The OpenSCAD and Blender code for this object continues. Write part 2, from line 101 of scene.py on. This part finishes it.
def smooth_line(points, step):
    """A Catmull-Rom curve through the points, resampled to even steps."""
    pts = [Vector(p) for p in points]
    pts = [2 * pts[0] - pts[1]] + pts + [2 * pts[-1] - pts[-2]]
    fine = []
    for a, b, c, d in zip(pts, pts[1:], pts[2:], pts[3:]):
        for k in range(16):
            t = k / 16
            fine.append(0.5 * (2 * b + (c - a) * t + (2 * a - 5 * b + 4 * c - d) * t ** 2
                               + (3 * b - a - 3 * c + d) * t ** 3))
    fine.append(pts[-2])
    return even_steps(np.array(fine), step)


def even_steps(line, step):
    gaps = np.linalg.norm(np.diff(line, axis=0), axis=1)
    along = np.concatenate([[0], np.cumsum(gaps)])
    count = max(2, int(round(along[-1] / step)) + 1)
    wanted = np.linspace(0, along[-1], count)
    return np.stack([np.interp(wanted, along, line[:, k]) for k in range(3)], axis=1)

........

**Given problem**
Copy out each line exactly.

**Right answer**
The OpenSCAD and Blender code for this object continues. Write part 2, from line 101 of scene.py on. This part finishes it.
def smooth_line(points, step):
    """A Catmull-Rom curve through the points, resampled to even steps."""
    pts = [Vector(p) for p in points]
    pts = [2 * pts[0] - pts[1]] + pts + [2 * pts[-1] - pts[-2]]
    fine = []
    for a, b, c, d in zip(pts, pts[1:], pts[2:], pts[3:]):
        for k in range(16):
            t = k / 16
            fine.append(0.5 * (2 * b + (c - a) * t + (2 * a - 5 * b + 4 * c - d) * t ** 2
                               + (3 * b - a - 3 * c + d) * t ** 3))
    fine.append(pts[-2])
    return even_steps(np.array(fine), step)


def even_steps(line, step):
    gaps = np.linalg.norm(np.diff(line, axis=0), axis=1)
    along = np.concatenate([[0], np.cumsum(gaps)])
    count = max(2, int(round(along[-1] / step)) + 1)
    wanted = np.linspace(0, along[-1], count)
    return np.stack([np.interp(wanted, along, line[:, k]) for k in range(3)], axis=1)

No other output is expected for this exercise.